## Directive
Write out each line of the material again, word for word.

## Information supplied
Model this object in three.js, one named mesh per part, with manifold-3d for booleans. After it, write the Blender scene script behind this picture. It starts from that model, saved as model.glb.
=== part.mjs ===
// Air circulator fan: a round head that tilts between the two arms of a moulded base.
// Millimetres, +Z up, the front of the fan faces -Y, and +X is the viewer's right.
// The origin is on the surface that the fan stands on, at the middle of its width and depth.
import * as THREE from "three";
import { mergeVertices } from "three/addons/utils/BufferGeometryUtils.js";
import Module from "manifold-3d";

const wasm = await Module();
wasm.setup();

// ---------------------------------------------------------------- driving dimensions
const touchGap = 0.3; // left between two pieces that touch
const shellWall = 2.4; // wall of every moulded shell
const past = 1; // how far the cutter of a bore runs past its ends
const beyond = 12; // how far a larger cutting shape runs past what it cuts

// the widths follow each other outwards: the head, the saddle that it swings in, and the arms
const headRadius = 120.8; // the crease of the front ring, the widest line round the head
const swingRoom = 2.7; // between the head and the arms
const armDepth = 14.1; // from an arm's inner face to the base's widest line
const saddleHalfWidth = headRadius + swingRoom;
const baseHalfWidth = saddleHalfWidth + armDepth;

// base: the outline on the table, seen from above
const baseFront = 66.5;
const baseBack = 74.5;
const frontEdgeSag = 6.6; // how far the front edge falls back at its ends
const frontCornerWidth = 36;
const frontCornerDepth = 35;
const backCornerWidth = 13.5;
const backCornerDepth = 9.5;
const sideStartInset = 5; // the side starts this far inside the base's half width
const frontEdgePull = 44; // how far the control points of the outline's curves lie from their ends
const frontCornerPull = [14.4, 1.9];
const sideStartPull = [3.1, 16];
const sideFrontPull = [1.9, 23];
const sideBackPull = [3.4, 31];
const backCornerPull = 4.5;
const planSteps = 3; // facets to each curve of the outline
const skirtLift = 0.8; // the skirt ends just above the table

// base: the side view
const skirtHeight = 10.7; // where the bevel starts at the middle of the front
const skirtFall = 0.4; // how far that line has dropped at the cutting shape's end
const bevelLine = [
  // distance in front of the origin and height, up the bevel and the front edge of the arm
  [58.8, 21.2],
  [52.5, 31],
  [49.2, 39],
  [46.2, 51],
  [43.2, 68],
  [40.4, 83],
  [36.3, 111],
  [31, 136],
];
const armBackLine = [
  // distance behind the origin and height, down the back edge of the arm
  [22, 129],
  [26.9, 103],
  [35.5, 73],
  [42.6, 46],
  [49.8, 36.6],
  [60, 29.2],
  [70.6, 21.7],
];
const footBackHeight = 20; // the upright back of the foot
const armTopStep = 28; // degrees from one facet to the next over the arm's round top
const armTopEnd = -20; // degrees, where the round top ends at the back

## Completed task
Model this object in three.js, one named mesh per part, with manifold-3d for booleans. After it, write the Blender scene script behind this picture. It starts from that model, saved as model.glb.
=== part.mjs ===
// Air circulator fan: a round head that tilts between the two arms of a moulded base.
// Millimetres, +Z up, the front of the fan faces -Y, and +X is the viewer's right.
// The origin is on the surface that the fan stands on, at the middle of its width and depth.
import * as THREE from "three";
import { mergeVertices } from "three/addons/utils/BufferGeometryUtils.js";
import Module from "manifold-3d";

const wasm = await Module();
wasm.setup();

// ---------------------------------------------------------------- driving dimensions
const touchGap = 0.3; // left between two pieces that touch
const shellWall = 2.4; // wall of every moulded shell
const past = 1; // how far the cutter of a bore runs past its ends
const beyond = 12; // how far a larger cutting shape runs past what it cuts

// the widths follow each other outwards: the head, the saddle that it swings in, and the arms
const headRadius = 120.8; // the crease of the front ring, the widest line round the head
const swingRoom = 2.7; // between the head and the arms
const armDepth = 14.1; // from an arm's inner face to the base's widest line
const saddleHalfWidth = headRadius + swingRoom;
const baseHalfWidth = saddleHalfWidth + armDepth;

// base: the outline on the table, seen from above
const baseFront = 66.5;
const baseBack = 74.5;
const frontEdgeSag = 6.6; // how far the front edge falls back at its ends
const frontCornerWidth = 36;
const frontCornerDepth = 35;
const backCornerWidth = 13.5;
const backCornerDepth = 9.5;
const sideStartInset = 5; // the side starts this far inside the base's half width
const frontEdgePull = 44; // how far the control points of the outline's curves lie from their ends
const frontCornerPull = [14.4, 1.9];
const sideStartPull = [3.1, 16];
const sideFrontPull = [1.9, 23];
const sideBackPull = [3.4, 31];
const backCornerPull = 4.5;
const planSteps = 3; // facets to each curve of the outline
const skirtLift = 0.8; // the skirt ends just above the table

// base: the side view
const skirtHeight = 10.7; // where the bevel starts at the middle of the front
const skirtFall = 0.4; // how far that line has dropped at the cutting shape's end
const bevelLine = [
  // distance in front of the origin and height, up the bevel and the front edge of the arm
  [58.8, 21.2],
  [52.5, 31],
  [49.2, 39],
  [46.2, 51],
  [43.2, 68],
  [40.4, 83],
  [36.3, 111],
  [31, 136],
];
const armBackLine = [
  // distance behind the origin and height, down the back edge of the arm
  [22, 129],
  [26.9, 103],
  [35.5, 73],
  [42.6, 46],
  [49.8, 36.6],
  [60, 29.2],
  [70.6, 21.7],
];
const footBackHeight = 20; // the upright back of the foot
const armTopStep = 28; // degrees from one facet to the next over the arm's round top
const armTopEnd = -20; // degrees, where the round top ends at the back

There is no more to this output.